Certo, esistono gli esempi positivi di Prada e soprattutto di Gucci, che ormai da un paio d’anni ottiene il certificato di sostenibilità Iso 20121 per tutte le sue sfilate, tuttavia si tratta di una realtà ancora lontana, soprattutto perché a mancare è un assetto legislativo che non affidi la sostenibilità alle scelte del singolo marchio.

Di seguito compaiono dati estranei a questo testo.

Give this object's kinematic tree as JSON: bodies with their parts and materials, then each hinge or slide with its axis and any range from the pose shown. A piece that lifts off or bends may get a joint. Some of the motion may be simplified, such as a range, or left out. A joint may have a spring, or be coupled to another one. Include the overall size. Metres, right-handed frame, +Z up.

Si continua così a imputare l’intera responsabilità della moda sostenibile soltanto ai consumatori, quando invece il concetto da cui partire si trova al capo opposto della filiera: la trasparenza della produzione.
A tal proposito, Fashion Revolution - oggi il più ampio movimento attivista nel mondo della moda, fondato nel 2013 - redige ogni anno un indice di trasparenza che analizza i 250 più importanti brand esistenti, tra alta moda, multinazionali e aziende tessili.

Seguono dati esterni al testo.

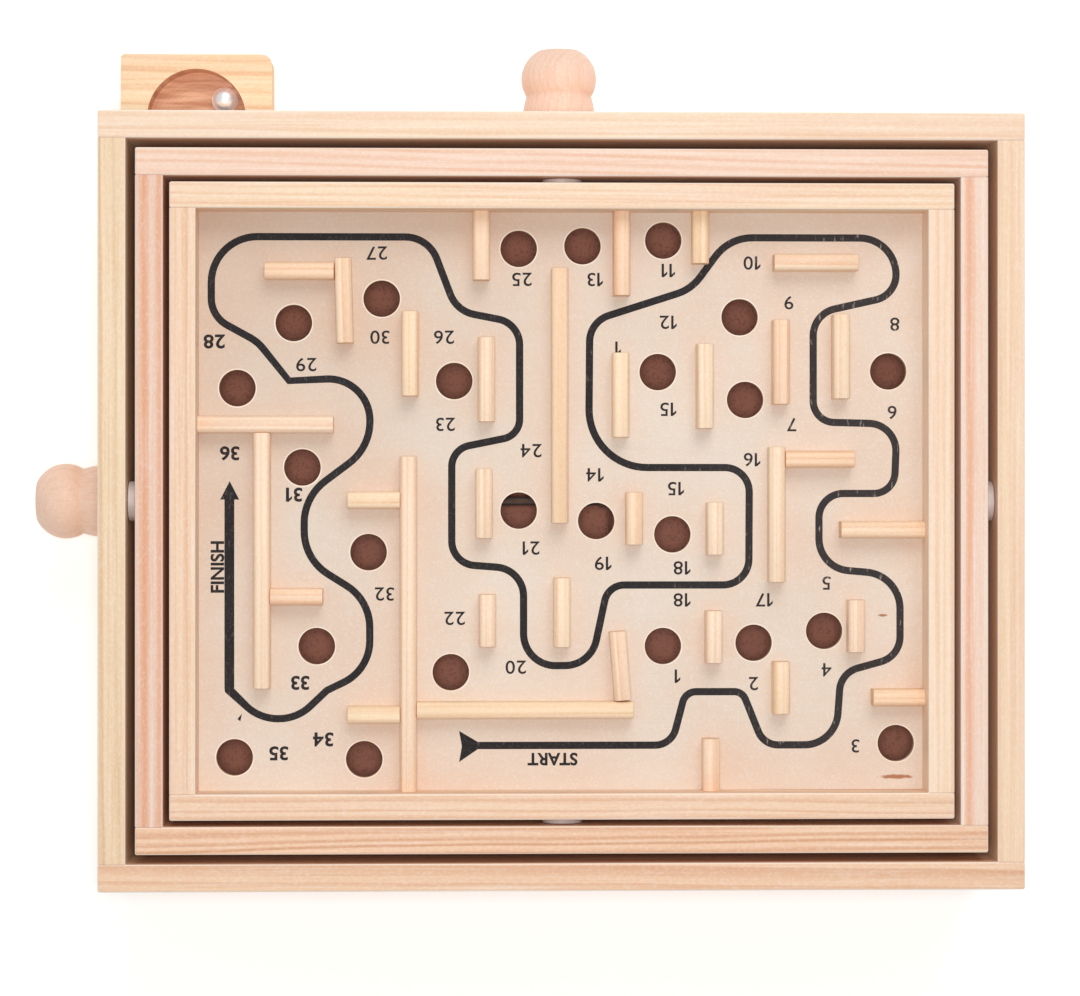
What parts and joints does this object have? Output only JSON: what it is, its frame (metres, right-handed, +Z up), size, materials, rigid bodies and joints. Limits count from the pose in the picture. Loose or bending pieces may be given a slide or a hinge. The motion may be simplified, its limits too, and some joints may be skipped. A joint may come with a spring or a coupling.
{
  "type": "tilt maze game",
  "caption": "Wooden box with two nested tilting frames, a holed maze board with glued bars, two knobs whose cords tilt it, and a ramp that returns the ball to a pocket.",
  "frame": {"origin": "middle of the box's underside, between its four panels", "axes": "+X to the player's right (the right-hand knob), +Y away from the player, +Z up; the front knob and the ball tray are on the -Y side"},
  "size_m": [0.3255, 0.28, 0.085],
  "materials": {
    "pine_box": "planed, clear satin",
    "pine_frame": "planed, clear satin",
    "pine_tray": "planed, clear satin",
    "pine_bars": "planed, bare",
    "beech": "turned, clear satin",
    "hardboard": "smooth hardboard",
    "printed_plywood": "thin plywood with a black print",
    "nylon": "white nylon",
    "black_rubber": "moulded rubber",
    "cord": "twisted thread",
    "steel_wire": "drawn steel",
    "steel_ball": "polished steel"
  },
  "bodies": {
    "box": {"front_panel": "pine_box", "back_panel": "pine_box", "left_panel": "pine_box", "right_panel": "pine_box", "corner_brads": "steel_wire", "base_board": "hardboard", "ramp_board": "hardboard", "ramp_battens": "pine_box", "ball_tray": "pine_box", "frame_pivot_pins": "steel_wire", "frame_spacers": "nylon"},
    "middle_frame": {"frame_front_rail": "pine_frame", "frame_back_rail": "pine_frame", "frame_left_rail": "pine_frame", "frame_right_rail": "pine_frame", "frame_screw_eyes": "steel_wire", "frame_cord": "cord", "frame_spring": "steel_wire", "tray_pivot_pins": "steel_wire", "tray_spacers": "nylon"},
    "maze_tray": {"tray_front_rail": "pine_tray", "tray_back_rail": "pine_tray", "tray_left_rail": "pine_tray", "tray_right_rail": "pine_tray", "tray_screw_eyes": "steel_wire", "tray_cord": "cord", "tray_spring": "steel_wire", "maze_board": "printed_plywood", "cross_bar": "pine_bars", "finish_wall_bar": "pine_bars", "medium_bar_1": "pine_bars", "medium_bar_10": "pine_bars", "medium_bar_2": "pine_bars", "medium_bar_3": "pine_bars", "medium_bar_4": "pine_bars", "medium_bar_5": "pine_bars", "medium_bar_6": "pine_bars", "medium_bar_7": "pine_bars", "medium_bar_8": "pine_bars", "medium_bar_9": "pine_bars", "middle_wall_bar": "pine_bars", "pegs": "pine_bars", "shelf_bar": "pine_bars", "short_bars": "pine_bars", "spine_bar": "pine_bars", "tee_bar": "pine_bars"},
    "front_knob": {"front_knob": "beech", "front_retainers": "black_rubber", "front_shaft": "steel_wire", "front_winding": "cord"},
    "right_knob": {"right_knob": "beech", "right_retainers": "black_rubber", "right_shaft": "steel_wire", "right_winding": "cord"},
    "ball": {"ball": "steel_ball"}
  },
  "joints": [
    {"name": "frame_tilt", "type": "hinge", "parent": "box", "child": "middle_frame", "pos_m": [0, 0, 0.074], "axis": [1, 0, 0], "range_deg": [-7, 7]},
    {"name": "tray_tilt", "type": "hinge", "parent": "middle_frame", "child": "maze_tray", "pos_m": [0, 0, 0.074], "axis": [0, 1, 0], "range_deg": [-7, 7]},
    {"name": "right_knob_turn", "type": "hinge", "parent": "box", "child": "right_knob", "pos_m": [0.15, 0, 0.036], "axis": [1, 0, 0], "range_deg": [-130, 130]},
    {"name": "front_knob_turn", "type": "hinge", "parent": "box", "child": "front_knob", "pos_m": [0, -0.126, 0.042], "axis": [0, 1, 0], "range_deg": [-110, 110]},
    {"name": "ball_lift", "type": "slide", "parent": "box", "child": "ball", "axis": [0, 0, 1], "range_m": [0, 0.05]}
  ],
  "couplings": [
    {"joint": "right_knob_turn", "follows": "frame_tilt", "ratio": -18.2},
    {"joint": "front_knob_turn", "follows": "tray_tilt", "ratio": -15.3}
  ]
}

È dall’indice del 2022, per esempio, che arriva la conferma, per il secondo anno di fila, del percorso di riqualificazione avviato da Ovs, azienda italiana che oltre a essere stata la prima nel nostro Paese ad accogliere, nel 2021, l’appello degli attivisti di Clean Clothes a dismettere gli approvvigionamenti di cotone dalla regione cinese di Xinjiang, dove i lavoratori uiguri erano trattati al pari di schiavi, è tuttora il marchio con l’indice di trasparenza più elevato in tutto il mondo (78 per cento a pari merito con Wesfarmers).
Ciò significa, per esempio, che l’azienda comunica sul proprio sito l’origine dei materiali ma anche i dati sul rispetto dei salari minimi, rendendoli disponibili per il download. Il modello Ovs non è ancora perfetto, ma è una prova di come, indipendentemente dal posizionamento sul mercato, si possa ripensare e rivoluzionare il proprio ruolo nelle questioni di giustizia sociale e ambientale: dall’impiego consapevole di lavoro e materie prime fino alle scelte sugli imballaggi e la costruzione dei negozi.
Il passaggio ancora mancante è l’allineamento fra legislatori, imprenditori e consumatori, affinché l’attivismo si traduca in trasformazioni tangibili e si possa andare oltre le singole politiche dei marchi, per raggiungere anche la piena realizzazione dell’Agenda 2030, ossia il documento redatto nel 2015 dalle Nazioni Unite che racchiude oltre 150 obiettivi di sviluppo sostenibile.
«Il maggiore impatto o cambiamento può venire solo da chi produce di più», riprendendo sempre le parole di Cecilia Frajoli Gualdi, e da chi vende di più, quindi le multinazionali. Realtà come Fashion Revolution e Clean Clothes, che agiscono come intermediari sindacali, facendo pressione sull’industria dall’interno, o strumenti dal basso come Dress the change, che lavorano per la sensibilizzazione quotidiana, possono però accelerare in modo significativo quel cambiamento.